It’s high time that we had a statue placed on the
Loudoun County Court house lawn honoring Frederick Douglass and the black Union
troops from Loudoun County that fought for the union and for their freedom from
slavery.
In Washington, DC, there is a statue to Black Union
Troops.
Next week, there will be a statue of Frederick
Douglass unveiled in the Capitol.
But we have no memorial in Loudoun.
You may not appreciate that there’s good and
sufficient history to do so.
Kevin Dulany Grigsby, a Loudoun native, believes his
black ancestral heritage from the Civil War has been overlooked, invisible in
Loudoun County, particularly how Blacks fought for the Union.
“It was the
movie, ‘Glory’,” Kevin said, “while I was a Junior at Loudoun County High
School, that revealed to me that there had been black soldiers fighting for the
Union in the 54th Massachusetts Volunteer Infantry.” Recently, Kevin spoke at St. James in
Lovettsville, Virginia.
“It was my cousin, Vernon Peterson,” Kevin said,
“who first told me, that there were Black Soldiers from our Loudoun County who
fought for the Union. He told me the
story of Dennis Weaver, an African-American Civil War veteran, who was buried
in the Rock Hill Cemetery in Southwestern Loudoun.” Weaver, Kevin learned, had been a slave in
the Bluemont area and enlisted at - what we now know – as Theodore Roosevelt
Island.
These revelations contrasted sharply with what Kevin
had been taught about blacks in school.
“In our Loudoun County school text book,” Kevin said, “they pictured blacks
as families of slaves, the few pictures they showed, and all I could see was pain
and suffering. I was embarrassed, and it
brought upon me a sense of shame.”
“We must tell the whole story,” Kevin said, “because
it hasn’t been told, not about the historic battles when Black Soldiers fought,
nor is it reflected in Loudoun County’s monuments.”

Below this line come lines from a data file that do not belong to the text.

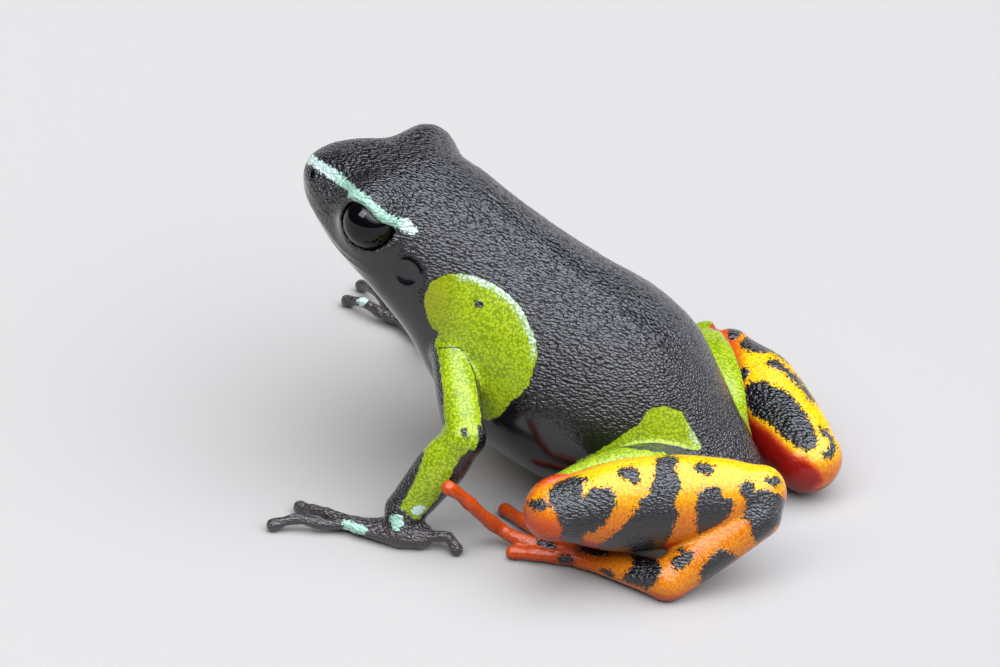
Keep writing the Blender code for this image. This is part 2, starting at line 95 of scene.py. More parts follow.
limbs = {
    "hip": {"left": (2.0, 8.3, 2.8), "right": (-2.0, 8.0, 2.6)},
    "knee": {"left": (9.17, 4.03, 3.87), "right": (-8.58, 5.73, 3.0)},
    "thighEnd": {"left": (8.75, 4.1, 3.95), "right": (-8.75, 4.6, 2.9)},
    "tarsusStart": {"left": (4.3, 12.0, 3.3), "right": (-3.6, 11.6, 1.3)},
    "heel": {"left": (3.7, 11.87, 4.0), "right": (-3.45, 11.65, 1.75)},
    "ankle": {"left": (7.5, 9.1, 0.82), "right": (-8.9, 8.9, 0.82)},
    "soleEnd": {"left": (6.95, 4.9, 0.5), "right": (-9.9, 5.6, 0.5)},
    "shoulder": {"left": (3.3, -3.45, 7.2), "right": (-3.3, -3.1, 7.2)},
    "elbow": {"left": (7.3, -1.0, 5.3), "right": (-7.15, -4.4, 4.3)},
    "wrist": {"left": (8.4, -3.3, 1.35), "right": (-7.2, -8.3, 1.35)},
    "palmStart": {"left": (8.65, -2.3, 0.46), "right": (-7.75, -8.6, 0.46)},
    "palmEnd": {"left": (9.15, -5.3, 0.46), "right": (-8.35, -10.5, 0.46)},
}
shankWide = {"left": (0.0, 0.0, 1.0), "right": (-0.6, 0.5, 0.62)}
kneeSeam = {"left": 0.0, "right": 0.8}
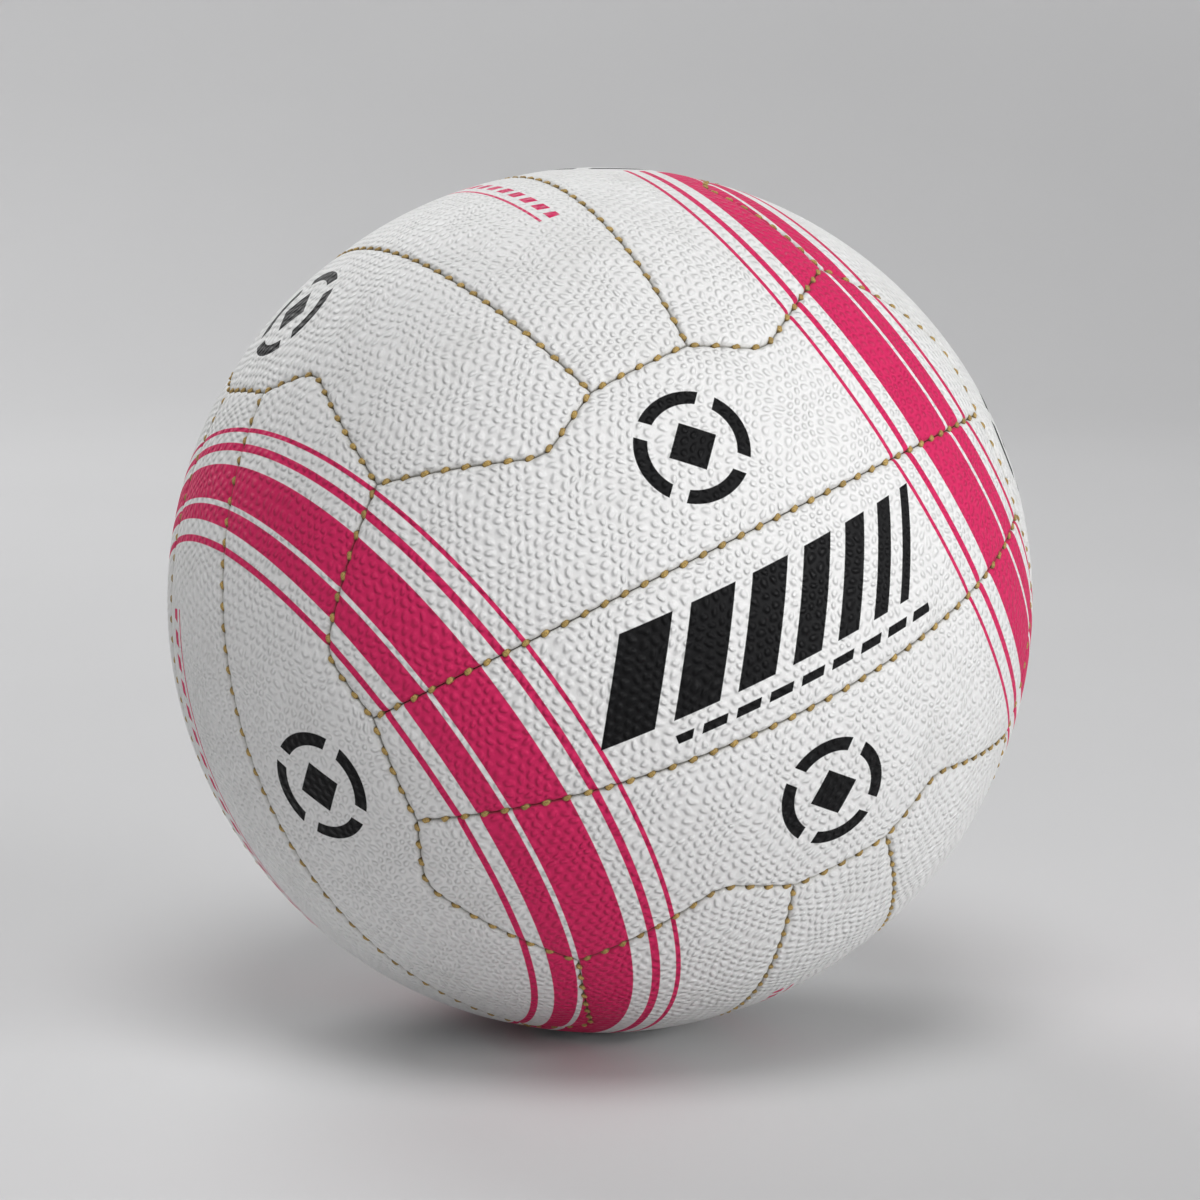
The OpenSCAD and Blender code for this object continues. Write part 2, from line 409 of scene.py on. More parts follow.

It was Frederick Douglass who said of Blacks, slave
and freemen, that this was “the very class of men which have a deeper interest
in the defeat and humiliation of the rebels than all others.”
But Loudoun has been slow to acknowledge this truth,
what Douglass and the black Union soldiers contributed to our union, either by
word, or any County memorials, not even the plaque in Waterford honoring the
Loudoun Rangers who supported the Union.
Kevin said the price for a Black fighting for the
Union was dear: “The Confederacy decreed that colored Union soldiers (whether
born free or enslaved) would face enslavement if captured. Many black soldiers understood that the
threat of enslavement also meant the likelihood of execution or torture if
captured.”
The graves in Loudoun County, reproduced in Kevin’s
book, show the headstones of Black Union soldiers, and, by his research, he’s
uncovered the names of 260 Blacks who were in the Army from Loudoun County and
12 who were in the Navy, ranging in age from 15 to 60, including freedmen,
slave, skilled and unskilled laborers. There
were 163 “Colored” Union Army Regiments, and about a third of those had a
native from Loudoun County.
Olmstead Turner, born in Loudoun County, a brick
maker by trade, served in Company K of the 55th Massachusetts
Infantry, who achieved the rank of Sergeant, and distinguished himself in the
Battle of Honey Hill in South Carolina.
In the Massacre at Fort Pillow, Kevin wrote, “[m]any
black soldiers lived by a creed of ‘fight to the death’ rather than surrender
and be enslaved, tortured, or executed at the hands of the Confederacy.”
Nearly 25% of the Black Union soldiers from Loudoun
County fought in the Battle of New Market Heights and Chattin’s Farm, and 14
African-American soldiers were awarded the medal of honor.
There are thos who say slavery would have died out –
without the Civil War.
But Kevin has studied the stats and they reveal that,
while importing slaves was banned in 1808, the Southern States had more every
year. Virginia had 292, 627 slaves in
1790 and 490,865 by 1860. Virginia even supplied
slaves to the other states.
“Black regiments,” Kevin wrote, “helped propel the
Union Army to victory by overcoming frightening obstacles.” Still they are ignored in Loudoun’s history and
on our courthouse green.
Former General and President Ulysses S. Grant wrote
in his Memoirs long ago his hope that, “[a]s time passes, people, even of the
South, will begin to wonder how it was possible that their ancestors ever
fought for or justified institutions which acknowledged the right of property
in man.”
In recognition that we know now to reject this
inhumane historical institution that treated men and women as property, we must
erect statues to honor Douglass and Loudoun County’s Black Union soldiers on
the Leesburg County Court House lawn.